Given problem - From the first line of the data below, repeat each line exactly until you reach the line with "a display stand."; include that line too.
----
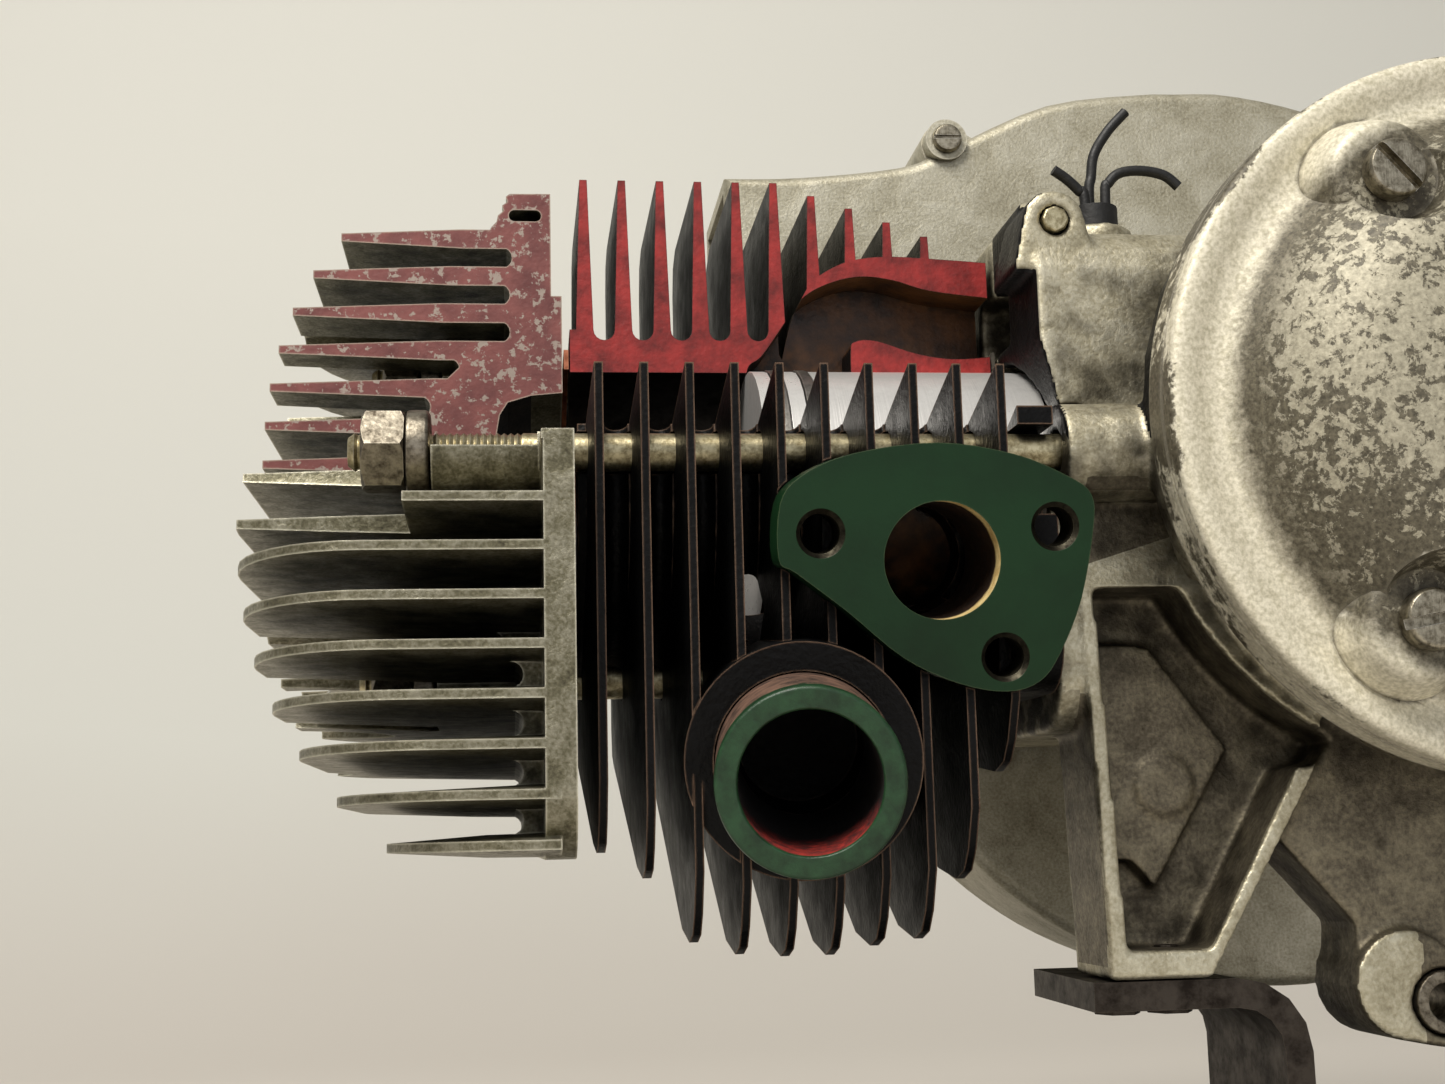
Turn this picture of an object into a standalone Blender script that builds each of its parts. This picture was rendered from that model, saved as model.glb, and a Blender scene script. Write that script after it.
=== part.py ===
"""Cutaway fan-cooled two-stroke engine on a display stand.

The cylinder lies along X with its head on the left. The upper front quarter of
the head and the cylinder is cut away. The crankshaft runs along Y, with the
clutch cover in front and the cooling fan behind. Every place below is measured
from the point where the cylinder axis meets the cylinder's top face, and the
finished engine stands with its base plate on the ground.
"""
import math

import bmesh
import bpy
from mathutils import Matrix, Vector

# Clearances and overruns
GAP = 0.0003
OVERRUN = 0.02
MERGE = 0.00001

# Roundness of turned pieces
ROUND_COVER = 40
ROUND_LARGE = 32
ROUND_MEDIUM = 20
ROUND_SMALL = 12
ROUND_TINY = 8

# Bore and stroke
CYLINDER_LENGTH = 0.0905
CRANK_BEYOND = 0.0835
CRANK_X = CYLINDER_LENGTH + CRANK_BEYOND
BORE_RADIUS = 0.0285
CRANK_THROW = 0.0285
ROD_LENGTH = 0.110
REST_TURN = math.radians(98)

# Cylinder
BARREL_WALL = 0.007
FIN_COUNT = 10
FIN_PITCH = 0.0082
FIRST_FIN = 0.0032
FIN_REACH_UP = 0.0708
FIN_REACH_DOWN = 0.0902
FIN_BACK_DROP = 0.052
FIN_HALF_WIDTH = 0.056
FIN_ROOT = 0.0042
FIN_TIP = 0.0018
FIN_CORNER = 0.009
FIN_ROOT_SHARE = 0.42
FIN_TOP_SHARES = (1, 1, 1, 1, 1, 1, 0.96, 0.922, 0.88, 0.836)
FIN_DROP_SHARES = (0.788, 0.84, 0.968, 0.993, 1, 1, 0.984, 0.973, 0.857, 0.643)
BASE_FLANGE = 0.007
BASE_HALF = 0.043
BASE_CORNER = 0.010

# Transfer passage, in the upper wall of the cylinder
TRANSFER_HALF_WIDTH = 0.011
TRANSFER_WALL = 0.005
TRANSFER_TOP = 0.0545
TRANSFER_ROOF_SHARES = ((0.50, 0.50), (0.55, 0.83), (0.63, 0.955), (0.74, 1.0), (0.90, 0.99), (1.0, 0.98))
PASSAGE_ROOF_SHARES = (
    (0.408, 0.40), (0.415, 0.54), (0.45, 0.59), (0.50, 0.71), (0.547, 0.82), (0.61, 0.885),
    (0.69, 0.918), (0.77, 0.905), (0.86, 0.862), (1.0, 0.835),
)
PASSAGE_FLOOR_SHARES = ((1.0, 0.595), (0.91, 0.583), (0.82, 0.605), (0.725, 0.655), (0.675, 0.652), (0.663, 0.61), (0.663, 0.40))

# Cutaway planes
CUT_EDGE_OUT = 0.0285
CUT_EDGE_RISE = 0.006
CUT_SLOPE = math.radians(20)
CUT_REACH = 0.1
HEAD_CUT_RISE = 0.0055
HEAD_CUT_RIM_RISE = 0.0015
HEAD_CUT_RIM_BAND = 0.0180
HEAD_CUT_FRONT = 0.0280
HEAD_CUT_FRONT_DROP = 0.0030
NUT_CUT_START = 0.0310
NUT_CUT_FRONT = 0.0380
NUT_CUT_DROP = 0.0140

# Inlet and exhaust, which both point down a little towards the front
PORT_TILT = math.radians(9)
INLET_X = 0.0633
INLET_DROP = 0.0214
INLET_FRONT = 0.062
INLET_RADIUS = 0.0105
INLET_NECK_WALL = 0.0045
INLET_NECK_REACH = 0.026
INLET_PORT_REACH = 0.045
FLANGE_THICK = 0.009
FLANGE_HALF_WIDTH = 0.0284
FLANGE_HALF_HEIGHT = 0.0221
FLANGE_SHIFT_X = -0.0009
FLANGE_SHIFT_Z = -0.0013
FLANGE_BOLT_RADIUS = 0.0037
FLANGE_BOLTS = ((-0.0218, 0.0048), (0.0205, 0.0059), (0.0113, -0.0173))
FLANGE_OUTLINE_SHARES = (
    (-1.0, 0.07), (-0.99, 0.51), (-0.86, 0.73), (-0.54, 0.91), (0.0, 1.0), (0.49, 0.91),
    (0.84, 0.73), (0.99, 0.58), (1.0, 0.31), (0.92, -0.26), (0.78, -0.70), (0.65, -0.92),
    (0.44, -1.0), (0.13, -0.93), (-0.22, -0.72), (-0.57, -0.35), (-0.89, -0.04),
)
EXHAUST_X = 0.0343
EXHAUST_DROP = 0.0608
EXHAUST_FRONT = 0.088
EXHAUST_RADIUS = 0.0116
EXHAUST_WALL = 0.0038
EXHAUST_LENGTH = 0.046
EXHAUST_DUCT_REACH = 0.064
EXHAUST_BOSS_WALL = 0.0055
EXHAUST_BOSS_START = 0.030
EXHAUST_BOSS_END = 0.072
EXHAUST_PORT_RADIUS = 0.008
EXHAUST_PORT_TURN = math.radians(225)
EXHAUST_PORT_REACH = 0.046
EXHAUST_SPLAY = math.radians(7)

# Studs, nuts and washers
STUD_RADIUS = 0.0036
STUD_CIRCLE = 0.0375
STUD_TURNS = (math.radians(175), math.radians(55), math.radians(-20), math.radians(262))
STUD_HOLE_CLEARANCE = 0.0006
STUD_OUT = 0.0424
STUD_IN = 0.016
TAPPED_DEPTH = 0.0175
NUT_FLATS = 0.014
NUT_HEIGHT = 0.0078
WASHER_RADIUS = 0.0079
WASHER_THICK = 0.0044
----
Reply -
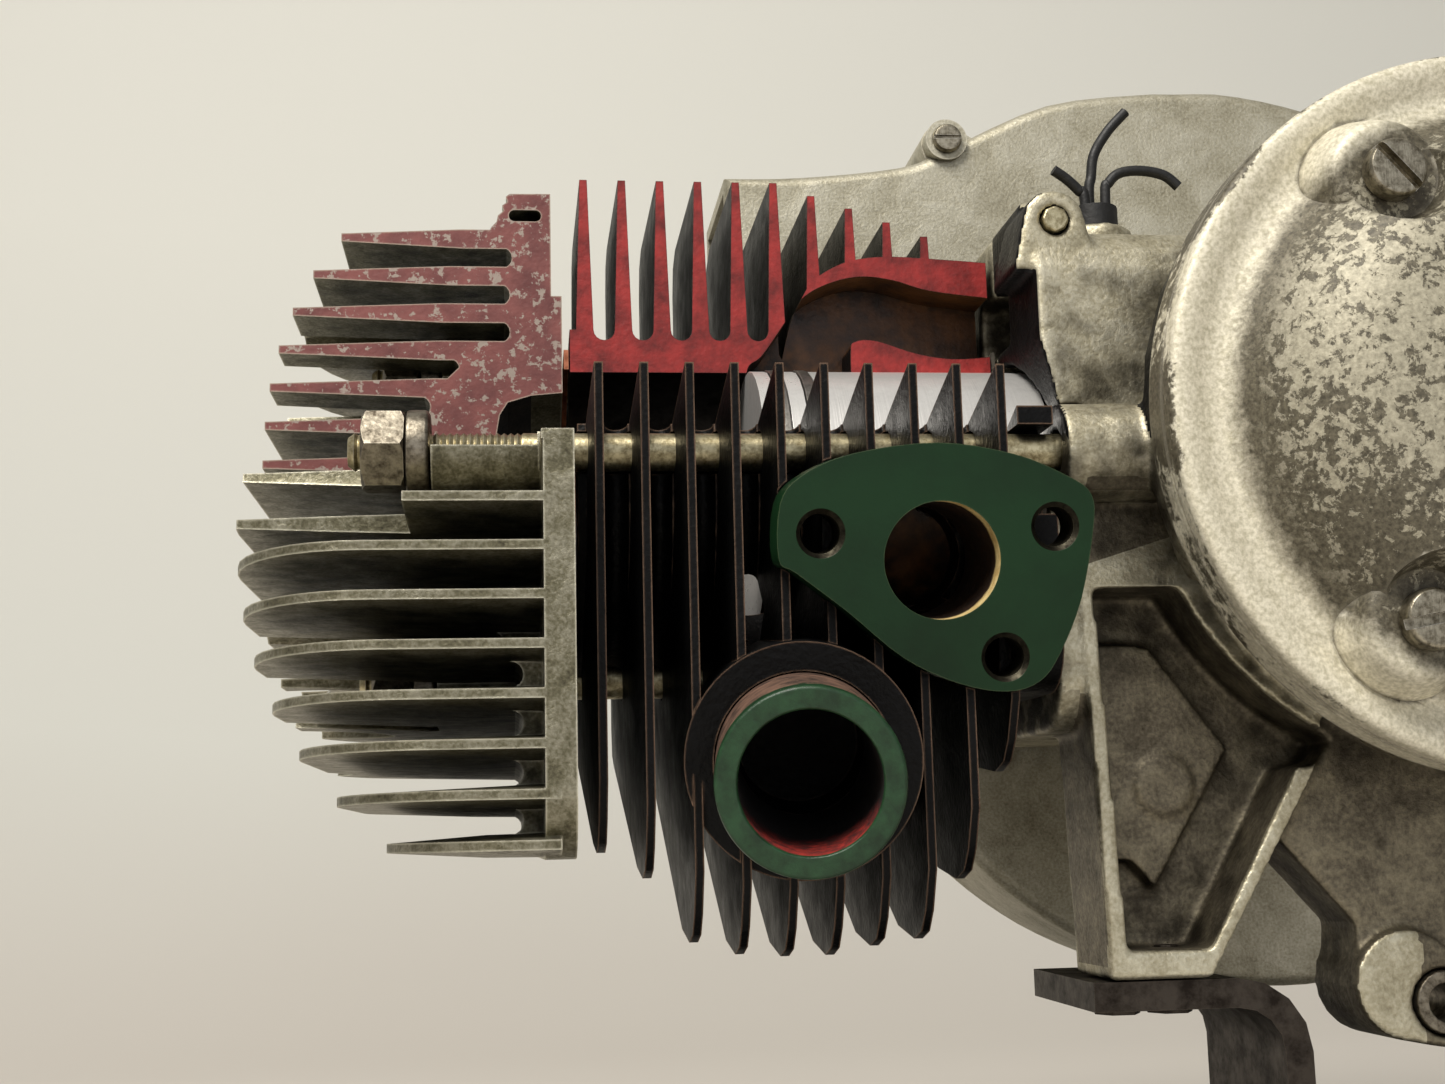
Turn this picture of an object into a standalone Blender script that builds each of its parts. This picture was rendered from that model, saved as model.glb, and a Blender scene script. Write that script after it.
=== part.py ===
"""Cutaway fan-cooled two-stroke engine on a display stand.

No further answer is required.